The Evil of Envy
“But the wisdom that comes from heaven is first of all pure; then peace-loving, considerate, submissive, full of mercy and good fruit, impartial and sincere” (v. 17).- James 3:13–18
The evil fire of the wicked tongue is fueled by the wickedness of the human heart, says James. By way of contrast, the one who has wisdom in his innermost being will demonstrate it by a different use of the tongue (James 3:13–18).
One of the worst ways the tongue is used is to promote envy. Covetousness—the desire to have things God has said we may not have for the present—is a central aspect of original sin. Adam and Eve coveted the forbidden fruit and seized it unlawfully. Envy is connected, says James, to selfish ambition. The ambitious man is unwilling to take the lowest seat and wait to be invited higher. Rather, he seeks by hook or crook to get there as soon as possible.

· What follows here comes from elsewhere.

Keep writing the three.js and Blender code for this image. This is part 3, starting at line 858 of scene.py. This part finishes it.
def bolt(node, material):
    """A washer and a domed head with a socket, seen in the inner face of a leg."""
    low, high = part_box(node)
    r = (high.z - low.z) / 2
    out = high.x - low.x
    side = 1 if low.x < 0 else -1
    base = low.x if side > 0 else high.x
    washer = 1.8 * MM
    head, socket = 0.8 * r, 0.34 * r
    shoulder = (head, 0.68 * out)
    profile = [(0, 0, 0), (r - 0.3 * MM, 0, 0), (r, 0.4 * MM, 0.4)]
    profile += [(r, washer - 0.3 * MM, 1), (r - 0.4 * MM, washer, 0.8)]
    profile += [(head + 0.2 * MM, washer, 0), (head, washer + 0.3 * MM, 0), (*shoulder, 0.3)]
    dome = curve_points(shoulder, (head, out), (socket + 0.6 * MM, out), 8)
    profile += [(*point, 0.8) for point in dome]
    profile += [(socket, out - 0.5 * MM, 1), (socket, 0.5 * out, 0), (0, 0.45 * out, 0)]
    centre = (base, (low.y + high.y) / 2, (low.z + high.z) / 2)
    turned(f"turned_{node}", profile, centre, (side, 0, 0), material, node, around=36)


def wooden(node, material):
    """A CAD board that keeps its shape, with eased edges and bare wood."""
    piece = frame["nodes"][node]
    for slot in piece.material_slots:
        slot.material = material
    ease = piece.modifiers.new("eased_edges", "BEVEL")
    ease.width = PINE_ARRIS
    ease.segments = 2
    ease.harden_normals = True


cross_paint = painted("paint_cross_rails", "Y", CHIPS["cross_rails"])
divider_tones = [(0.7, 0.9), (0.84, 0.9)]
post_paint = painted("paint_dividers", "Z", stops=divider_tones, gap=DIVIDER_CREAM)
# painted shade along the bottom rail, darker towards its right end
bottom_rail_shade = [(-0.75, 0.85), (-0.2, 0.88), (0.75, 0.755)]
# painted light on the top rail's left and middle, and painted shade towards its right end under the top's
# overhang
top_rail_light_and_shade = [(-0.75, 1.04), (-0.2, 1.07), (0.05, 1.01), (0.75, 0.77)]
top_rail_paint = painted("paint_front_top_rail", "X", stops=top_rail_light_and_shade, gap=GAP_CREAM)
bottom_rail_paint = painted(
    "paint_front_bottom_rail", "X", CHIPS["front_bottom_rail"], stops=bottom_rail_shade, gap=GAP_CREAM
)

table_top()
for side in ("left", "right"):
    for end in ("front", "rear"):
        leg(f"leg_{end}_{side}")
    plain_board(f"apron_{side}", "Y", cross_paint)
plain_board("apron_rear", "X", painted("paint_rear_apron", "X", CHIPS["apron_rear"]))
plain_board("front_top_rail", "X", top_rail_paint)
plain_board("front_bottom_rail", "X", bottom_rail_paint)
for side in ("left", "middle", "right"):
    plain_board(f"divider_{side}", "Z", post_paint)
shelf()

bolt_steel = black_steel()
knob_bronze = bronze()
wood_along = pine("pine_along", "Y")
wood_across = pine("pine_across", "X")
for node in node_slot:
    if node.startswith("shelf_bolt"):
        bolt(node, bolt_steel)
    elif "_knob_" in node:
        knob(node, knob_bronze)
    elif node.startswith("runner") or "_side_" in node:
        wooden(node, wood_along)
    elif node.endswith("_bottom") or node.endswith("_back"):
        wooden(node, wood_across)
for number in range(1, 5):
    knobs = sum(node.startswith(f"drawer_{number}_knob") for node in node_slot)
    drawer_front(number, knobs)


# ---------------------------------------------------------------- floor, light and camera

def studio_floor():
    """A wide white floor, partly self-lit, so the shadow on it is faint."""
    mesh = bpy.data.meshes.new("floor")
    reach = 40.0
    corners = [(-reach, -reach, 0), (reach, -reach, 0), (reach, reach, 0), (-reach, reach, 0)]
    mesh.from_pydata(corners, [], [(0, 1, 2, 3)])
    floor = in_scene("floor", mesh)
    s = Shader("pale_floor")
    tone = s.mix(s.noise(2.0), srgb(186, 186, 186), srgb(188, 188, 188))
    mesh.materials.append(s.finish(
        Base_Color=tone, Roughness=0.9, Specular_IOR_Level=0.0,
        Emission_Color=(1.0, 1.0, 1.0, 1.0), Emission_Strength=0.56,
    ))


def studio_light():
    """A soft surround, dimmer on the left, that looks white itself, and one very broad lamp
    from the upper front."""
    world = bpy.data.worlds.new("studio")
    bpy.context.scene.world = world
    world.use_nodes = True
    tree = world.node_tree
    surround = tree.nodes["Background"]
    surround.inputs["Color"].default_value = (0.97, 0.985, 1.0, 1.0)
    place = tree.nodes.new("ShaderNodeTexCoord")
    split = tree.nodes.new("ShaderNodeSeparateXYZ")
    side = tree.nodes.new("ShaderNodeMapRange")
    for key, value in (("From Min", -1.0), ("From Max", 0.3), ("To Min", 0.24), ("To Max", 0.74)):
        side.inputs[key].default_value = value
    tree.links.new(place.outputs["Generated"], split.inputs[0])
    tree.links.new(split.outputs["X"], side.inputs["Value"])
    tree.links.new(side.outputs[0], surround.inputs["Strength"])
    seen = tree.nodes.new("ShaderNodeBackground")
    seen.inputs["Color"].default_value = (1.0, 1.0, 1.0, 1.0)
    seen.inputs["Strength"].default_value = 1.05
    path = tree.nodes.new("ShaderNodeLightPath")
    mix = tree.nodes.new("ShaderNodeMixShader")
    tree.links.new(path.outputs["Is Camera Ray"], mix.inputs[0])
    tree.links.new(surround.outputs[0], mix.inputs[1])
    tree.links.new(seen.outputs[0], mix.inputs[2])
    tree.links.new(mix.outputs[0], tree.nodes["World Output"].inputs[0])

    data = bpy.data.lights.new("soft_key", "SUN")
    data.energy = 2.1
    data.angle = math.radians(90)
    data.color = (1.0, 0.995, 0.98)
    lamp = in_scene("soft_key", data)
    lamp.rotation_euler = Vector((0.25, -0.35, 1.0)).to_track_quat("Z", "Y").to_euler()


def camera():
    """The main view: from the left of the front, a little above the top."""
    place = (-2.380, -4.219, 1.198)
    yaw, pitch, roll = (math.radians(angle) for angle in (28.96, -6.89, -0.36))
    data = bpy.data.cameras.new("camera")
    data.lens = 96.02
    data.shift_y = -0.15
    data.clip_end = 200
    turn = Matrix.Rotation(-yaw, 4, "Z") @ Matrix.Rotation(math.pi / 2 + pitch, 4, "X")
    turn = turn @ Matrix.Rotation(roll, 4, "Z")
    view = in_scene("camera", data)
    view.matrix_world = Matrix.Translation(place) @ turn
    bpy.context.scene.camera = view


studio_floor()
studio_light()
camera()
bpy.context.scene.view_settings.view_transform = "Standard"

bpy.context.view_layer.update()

If all covetousness means is the desire to have something we don’t have, then we can earn money and buy it. This is not really covetousness at all, because it is not sinful. Covetousness and envy begin to come into play when we seek to steal what someone else has. Even this, however, does not get at the full depth of envy, because the commandment “Thou shalt not steal” has already covered this sin. What marks envy is this: It is the desire to tear down another person because of who he is or what he has. Envy says, “If I can’t have it, nobody can.” Envy does not seek to obtain the coveted item; rather, envy seeks to destroy it and its lawful possessor.

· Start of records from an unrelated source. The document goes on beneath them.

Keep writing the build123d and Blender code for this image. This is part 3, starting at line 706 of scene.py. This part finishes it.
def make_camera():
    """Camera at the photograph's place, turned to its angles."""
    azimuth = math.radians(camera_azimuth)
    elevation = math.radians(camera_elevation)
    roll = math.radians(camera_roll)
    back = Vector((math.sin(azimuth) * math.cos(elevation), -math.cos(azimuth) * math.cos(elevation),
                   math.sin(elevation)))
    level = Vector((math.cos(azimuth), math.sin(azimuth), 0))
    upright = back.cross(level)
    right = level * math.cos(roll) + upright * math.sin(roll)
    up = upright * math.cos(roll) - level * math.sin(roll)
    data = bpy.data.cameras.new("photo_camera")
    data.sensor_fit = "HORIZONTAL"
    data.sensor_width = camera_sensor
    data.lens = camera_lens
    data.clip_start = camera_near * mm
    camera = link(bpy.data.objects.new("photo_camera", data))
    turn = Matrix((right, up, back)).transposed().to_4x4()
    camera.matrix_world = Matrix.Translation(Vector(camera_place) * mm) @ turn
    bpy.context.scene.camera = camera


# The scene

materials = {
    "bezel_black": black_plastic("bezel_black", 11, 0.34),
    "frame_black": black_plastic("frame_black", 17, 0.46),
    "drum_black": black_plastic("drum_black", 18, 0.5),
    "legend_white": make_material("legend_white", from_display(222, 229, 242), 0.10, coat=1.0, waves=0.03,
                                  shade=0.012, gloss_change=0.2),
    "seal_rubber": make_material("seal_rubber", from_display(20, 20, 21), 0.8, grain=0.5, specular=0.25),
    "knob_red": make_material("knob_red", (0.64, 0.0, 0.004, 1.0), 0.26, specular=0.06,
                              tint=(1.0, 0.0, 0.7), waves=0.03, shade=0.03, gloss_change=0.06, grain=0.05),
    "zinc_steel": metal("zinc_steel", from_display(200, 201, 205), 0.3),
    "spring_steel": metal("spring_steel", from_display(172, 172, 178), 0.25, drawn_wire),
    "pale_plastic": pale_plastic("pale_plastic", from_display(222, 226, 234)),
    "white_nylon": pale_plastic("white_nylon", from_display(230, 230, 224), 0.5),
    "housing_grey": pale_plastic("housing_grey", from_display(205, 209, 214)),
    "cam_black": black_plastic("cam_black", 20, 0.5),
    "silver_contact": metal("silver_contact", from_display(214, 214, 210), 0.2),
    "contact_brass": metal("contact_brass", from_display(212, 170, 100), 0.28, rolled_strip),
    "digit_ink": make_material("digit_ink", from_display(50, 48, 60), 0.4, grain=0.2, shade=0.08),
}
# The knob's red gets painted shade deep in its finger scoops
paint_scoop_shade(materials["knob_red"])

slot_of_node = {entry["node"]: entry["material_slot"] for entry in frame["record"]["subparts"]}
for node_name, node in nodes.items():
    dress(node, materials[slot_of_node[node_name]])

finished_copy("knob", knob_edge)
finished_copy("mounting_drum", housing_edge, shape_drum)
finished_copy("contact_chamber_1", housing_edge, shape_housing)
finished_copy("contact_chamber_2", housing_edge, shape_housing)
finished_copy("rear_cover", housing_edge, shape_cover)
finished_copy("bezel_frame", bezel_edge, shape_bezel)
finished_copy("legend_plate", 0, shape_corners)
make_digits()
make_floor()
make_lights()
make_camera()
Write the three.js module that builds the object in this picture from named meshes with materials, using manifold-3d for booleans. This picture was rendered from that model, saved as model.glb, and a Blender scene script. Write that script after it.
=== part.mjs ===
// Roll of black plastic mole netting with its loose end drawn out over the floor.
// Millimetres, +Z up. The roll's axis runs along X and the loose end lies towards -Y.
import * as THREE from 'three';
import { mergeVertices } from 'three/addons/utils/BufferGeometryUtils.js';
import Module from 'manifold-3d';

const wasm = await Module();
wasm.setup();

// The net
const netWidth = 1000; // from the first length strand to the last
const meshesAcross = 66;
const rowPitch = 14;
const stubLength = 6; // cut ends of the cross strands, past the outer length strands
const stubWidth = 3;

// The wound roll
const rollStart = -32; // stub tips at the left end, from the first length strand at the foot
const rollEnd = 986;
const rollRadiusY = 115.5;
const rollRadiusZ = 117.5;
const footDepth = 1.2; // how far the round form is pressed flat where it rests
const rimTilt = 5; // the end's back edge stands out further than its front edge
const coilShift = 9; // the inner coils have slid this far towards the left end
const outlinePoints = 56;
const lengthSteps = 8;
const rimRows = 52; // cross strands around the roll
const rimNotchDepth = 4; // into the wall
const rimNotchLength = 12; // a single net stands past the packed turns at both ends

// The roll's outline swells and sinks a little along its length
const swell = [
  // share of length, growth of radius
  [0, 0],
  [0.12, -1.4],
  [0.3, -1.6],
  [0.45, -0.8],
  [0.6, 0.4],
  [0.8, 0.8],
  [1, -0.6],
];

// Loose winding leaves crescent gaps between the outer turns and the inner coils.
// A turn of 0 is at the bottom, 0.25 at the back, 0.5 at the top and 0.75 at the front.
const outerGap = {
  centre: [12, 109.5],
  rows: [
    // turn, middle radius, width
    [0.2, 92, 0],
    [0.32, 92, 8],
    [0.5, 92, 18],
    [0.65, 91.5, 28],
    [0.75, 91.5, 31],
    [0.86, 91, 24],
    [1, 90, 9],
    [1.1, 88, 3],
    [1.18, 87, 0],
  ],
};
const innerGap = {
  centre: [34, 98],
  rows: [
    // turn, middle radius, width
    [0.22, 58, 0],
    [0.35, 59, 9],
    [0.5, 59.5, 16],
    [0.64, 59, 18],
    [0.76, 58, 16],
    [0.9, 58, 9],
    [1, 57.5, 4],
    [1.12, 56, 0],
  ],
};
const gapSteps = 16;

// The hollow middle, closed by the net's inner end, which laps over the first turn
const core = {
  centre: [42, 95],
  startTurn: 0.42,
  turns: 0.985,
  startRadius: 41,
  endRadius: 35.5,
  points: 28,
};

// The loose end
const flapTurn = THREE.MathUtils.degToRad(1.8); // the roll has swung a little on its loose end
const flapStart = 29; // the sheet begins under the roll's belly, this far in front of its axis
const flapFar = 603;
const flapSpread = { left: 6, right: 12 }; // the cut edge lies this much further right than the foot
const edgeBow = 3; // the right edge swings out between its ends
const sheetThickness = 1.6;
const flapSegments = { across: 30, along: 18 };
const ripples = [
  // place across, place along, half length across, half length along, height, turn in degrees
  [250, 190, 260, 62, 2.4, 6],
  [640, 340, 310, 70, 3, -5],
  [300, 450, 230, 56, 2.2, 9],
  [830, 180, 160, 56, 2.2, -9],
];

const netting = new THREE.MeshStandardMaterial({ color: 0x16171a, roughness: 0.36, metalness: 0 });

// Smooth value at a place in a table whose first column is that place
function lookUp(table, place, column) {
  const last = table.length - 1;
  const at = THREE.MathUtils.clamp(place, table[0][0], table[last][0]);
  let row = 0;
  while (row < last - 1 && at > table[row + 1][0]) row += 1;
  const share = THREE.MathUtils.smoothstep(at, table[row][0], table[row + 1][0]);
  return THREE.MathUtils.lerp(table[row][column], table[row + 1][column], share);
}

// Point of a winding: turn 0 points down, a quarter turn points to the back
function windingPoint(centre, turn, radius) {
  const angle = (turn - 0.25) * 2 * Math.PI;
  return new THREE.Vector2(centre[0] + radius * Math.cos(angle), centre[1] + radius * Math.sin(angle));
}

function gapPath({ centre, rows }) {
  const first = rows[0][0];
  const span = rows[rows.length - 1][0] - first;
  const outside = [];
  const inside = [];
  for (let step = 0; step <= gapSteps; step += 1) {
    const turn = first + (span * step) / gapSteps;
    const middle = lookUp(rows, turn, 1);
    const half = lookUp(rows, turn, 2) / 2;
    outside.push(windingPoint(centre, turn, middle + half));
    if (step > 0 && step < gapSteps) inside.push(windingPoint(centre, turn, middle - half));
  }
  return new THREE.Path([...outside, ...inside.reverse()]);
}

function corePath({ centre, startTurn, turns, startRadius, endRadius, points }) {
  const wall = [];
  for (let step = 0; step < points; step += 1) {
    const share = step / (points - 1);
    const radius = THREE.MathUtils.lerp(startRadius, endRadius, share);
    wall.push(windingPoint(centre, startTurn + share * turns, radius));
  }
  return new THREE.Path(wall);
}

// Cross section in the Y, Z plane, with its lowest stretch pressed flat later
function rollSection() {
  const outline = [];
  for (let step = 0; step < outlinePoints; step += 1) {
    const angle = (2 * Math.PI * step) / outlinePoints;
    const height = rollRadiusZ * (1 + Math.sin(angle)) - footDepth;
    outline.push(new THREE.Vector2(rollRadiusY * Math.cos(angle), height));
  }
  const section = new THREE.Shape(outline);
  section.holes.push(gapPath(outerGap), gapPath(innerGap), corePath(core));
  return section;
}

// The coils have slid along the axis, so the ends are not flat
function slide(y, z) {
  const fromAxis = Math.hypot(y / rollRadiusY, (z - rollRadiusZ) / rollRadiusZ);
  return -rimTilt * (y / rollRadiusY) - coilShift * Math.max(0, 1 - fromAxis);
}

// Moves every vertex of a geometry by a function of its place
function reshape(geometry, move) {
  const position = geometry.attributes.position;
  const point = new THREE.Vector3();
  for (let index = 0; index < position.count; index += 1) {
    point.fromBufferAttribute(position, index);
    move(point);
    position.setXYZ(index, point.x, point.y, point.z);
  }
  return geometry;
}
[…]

Thus, envy leads to “disorder,” says James (3:16). We don’t think of “disorder” as an important issue, but in God’s kingdom it is crucial. God commands that everything be done decently and in order (1 Corinthians 14:33, 40). James links “disorder” with “every evil practice.” God hates disorder, and the restoration of true order is a primary goal of His kingdom.
The sinful man uses his tongue enviously to tear down other people, but the wise man uses his tongue to promote peace. Peace is the opposite of disorder. The tongue should be used considerately, says James. It should be used submissively, esteeming the other person, and mercifully, helping other people. It should be used with sincerity, not with hypocrisy and idleness.
Selfish ambition is very dangerous. God has many good things for us, but often He tells us to be patient. We must be careful not to eye jealously what God freely gives to our neighbors. Going about our daily business with delight for the prosperity and well-being of our neighbor is most difficult. How have you been doing?